Electroconvulsive Therapy (ECT) is recognized as one of the most effective treatments in psychiatry and is endorsed by the National Institute of Mental Health and the American Psychiatric Association. Candidates for ECT include patients with depression and other varying psychiatric disorders. Positive results are often seen within one or two treatments. These results make ECT a valuable and effective first line intervention in emergency situations, such as those patients who may be actively suicidal, psychotic, nutritionally-compromised, or catatonic.
ECT serves a recommended treatment option for the following:
- Those who suffer from depression, mania, or psychosis and have not responded or only partially responded to conventional treatment, such as medication and therapy.

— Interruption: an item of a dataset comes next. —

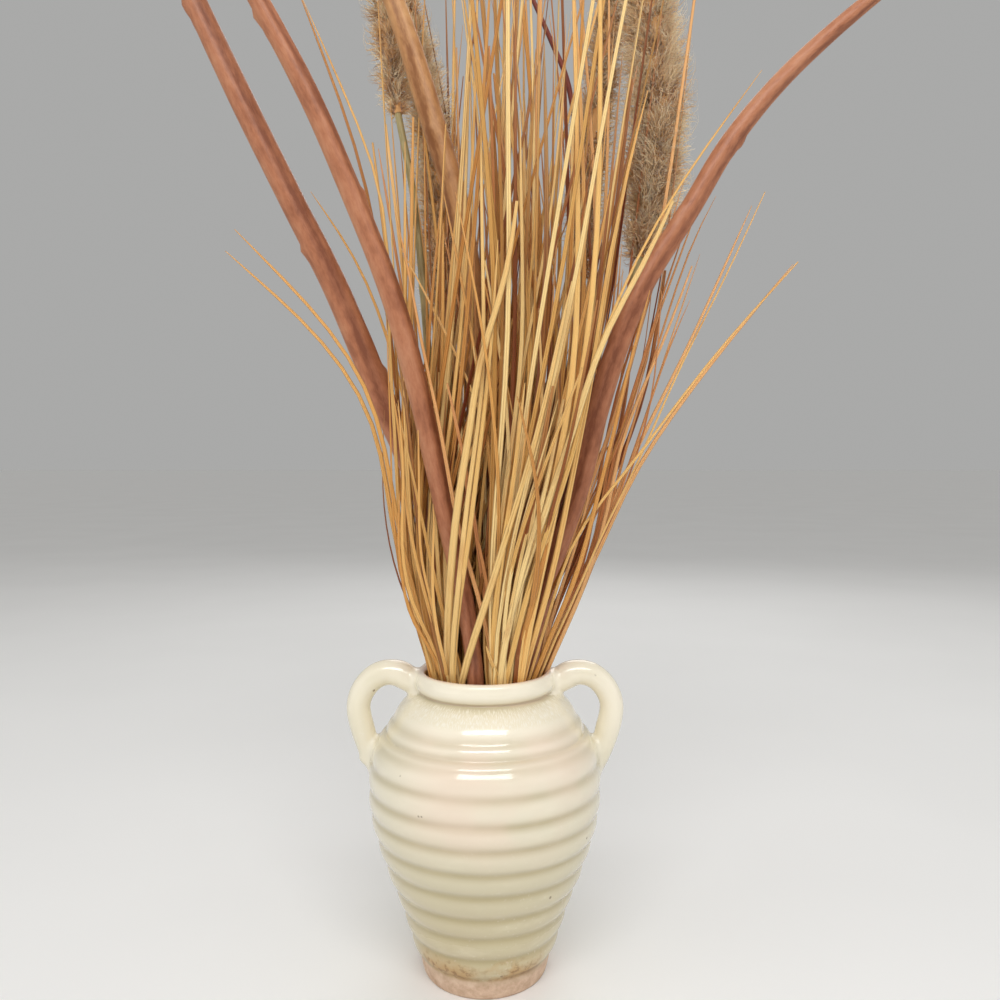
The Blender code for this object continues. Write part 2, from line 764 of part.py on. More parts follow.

- Those who have had multiple hospitalizations and regress rapidly into crisis.
- Those who are in need of rapid, definitive response because of the severity of a psychiatric or medical condition.
- Those experiencing symptoms of catatonia.
ECT is modernized and provided by a team of professionals that includes a psychiatrist, anesthesiologist, and a nurse. ECT is given as a course of treatments, and the number needed to be successful can vary according to the individual.
All patients are thoroughly medically screened before treatment. While there are very few medical conditions that prohibit the use of ECT, patients with pacemakers, high blood pressure, other cardiovascular conditions or diabetes are recommended to have a consultation with their cardiologist or internal medicine physician to ensure their condition is well-controlled.